Jesus reached across the gap and said to Simon, “Do not be afraid; from now on you will be catching people.” Jesus not only saved Simon and the others; he gave them a mission. They had been catching fish, fish that would soon die as they were brought to shore. But from now on, they would be catching wounded people who were dead in their trespasses, bringing them into the realm of God’s love and grace where they would have life! And the qualities required to fish would serve them well in their mission – qualities of patience and perseverance and cooperation.

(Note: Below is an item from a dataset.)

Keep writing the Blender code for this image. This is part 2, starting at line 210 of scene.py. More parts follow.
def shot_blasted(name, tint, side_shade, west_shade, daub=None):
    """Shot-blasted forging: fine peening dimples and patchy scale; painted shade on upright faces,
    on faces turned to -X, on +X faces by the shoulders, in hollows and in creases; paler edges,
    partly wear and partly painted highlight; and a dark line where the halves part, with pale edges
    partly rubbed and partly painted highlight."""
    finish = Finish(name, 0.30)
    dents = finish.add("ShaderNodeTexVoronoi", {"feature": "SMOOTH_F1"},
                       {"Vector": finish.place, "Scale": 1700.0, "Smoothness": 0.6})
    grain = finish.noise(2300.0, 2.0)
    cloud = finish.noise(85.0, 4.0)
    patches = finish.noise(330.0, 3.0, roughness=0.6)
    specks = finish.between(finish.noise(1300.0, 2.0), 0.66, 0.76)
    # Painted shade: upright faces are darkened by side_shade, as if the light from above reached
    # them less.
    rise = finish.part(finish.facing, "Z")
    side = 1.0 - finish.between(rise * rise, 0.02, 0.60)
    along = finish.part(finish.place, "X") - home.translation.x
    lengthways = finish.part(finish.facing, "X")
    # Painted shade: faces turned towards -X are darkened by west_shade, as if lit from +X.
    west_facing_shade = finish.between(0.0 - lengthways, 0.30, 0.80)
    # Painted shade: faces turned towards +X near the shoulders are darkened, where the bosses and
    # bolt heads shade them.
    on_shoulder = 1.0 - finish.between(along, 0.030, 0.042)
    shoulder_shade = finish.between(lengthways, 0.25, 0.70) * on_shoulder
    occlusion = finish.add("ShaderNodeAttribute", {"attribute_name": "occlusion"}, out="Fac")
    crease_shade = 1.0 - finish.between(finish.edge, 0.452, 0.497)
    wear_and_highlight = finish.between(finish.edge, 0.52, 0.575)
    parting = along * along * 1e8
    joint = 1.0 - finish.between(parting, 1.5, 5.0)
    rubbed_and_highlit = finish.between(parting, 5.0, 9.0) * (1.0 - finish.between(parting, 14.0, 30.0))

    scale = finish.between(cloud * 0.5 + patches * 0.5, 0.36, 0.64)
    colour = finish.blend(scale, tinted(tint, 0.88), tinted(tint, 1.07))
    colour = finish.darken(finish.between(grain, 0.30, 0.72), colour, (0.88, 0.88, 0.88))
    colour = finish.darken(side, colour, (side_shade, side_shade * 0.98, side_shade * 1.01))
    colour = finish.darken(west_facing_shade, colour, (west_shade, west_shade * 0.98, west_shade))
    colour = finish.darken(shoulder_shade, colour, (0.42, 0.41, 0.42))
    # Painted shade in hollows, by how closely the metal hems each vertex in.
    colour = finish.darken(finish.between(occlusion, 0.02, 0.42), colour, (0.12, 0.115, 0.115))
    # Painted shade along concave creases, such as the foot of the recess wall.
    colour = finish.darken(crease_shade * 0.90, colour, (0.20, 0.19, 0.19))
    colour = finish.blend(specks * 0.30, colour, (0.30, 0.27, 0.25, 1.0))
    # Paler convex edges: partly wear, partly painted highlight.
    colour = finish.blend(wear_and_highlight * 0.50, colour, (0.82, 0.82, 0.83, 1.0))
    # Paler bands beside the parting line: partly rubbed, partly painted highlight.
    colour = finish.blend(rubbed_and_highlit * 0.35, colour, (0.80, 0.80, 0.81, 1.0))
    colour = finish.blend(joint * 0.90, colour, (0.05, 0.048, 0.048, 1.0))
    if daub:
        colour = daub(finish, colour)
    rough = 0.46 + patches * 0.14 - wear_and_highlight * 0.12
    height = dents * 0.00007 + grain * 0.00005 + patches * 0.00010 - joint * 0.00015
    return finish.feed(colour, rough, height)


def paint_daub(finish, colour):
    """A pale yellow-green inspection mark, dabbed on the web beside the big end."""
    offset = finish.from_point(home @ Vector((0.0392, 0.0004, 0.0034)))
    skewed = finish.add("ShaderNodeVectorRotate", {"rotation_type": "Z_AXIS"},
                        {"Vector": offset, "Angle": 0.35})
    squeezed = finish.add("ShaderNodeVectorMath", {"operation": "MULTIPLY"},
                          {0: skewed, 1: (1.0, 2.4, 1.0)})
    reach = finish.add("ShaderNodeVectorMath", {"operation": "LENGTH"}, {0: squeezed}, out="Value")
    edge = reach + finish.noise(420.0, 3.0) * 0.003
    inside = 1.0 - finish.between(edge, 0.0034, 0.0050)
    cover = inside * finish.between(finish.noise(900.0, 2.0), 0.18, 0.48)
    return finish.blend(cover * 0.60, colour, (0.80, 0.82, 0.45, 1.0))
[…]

Jesus has reached across the gap to save us, and now he gives us, his church, a mission, which we discover as we follow him. Our mission is to gather people for Christ and His Kingdom, through preaching and teaching, through acts of love and care, through sharing our faith and experiences of faith. Our mission is to kindly catch and bring people to God, so that they might live and live eternally. It is a personal mission and a cooperative mission. It’s the church’s mission in every generation, one we must not overlook. This mission requires Christ’s guidance and the help of Holy Spirit whom he has given us. The Lord leads us and tells us where to cast the net. He gives us patience for the times when the catch is small, but also surprises us with times when the nets are full. The Christian life is not just sitting in a comfortable pew, and rejoicing in our blessed assurance of heaven. That is wonderful. But as we follow Jesus, we discover that our mission is to catch people for God’s Kingdom, even as we ourselves have been caught by His love and grace. Peter and the other followers were greatly devoted to this mission. May we and the whole church be as just as devoted today to the great mission which our Lord has given us.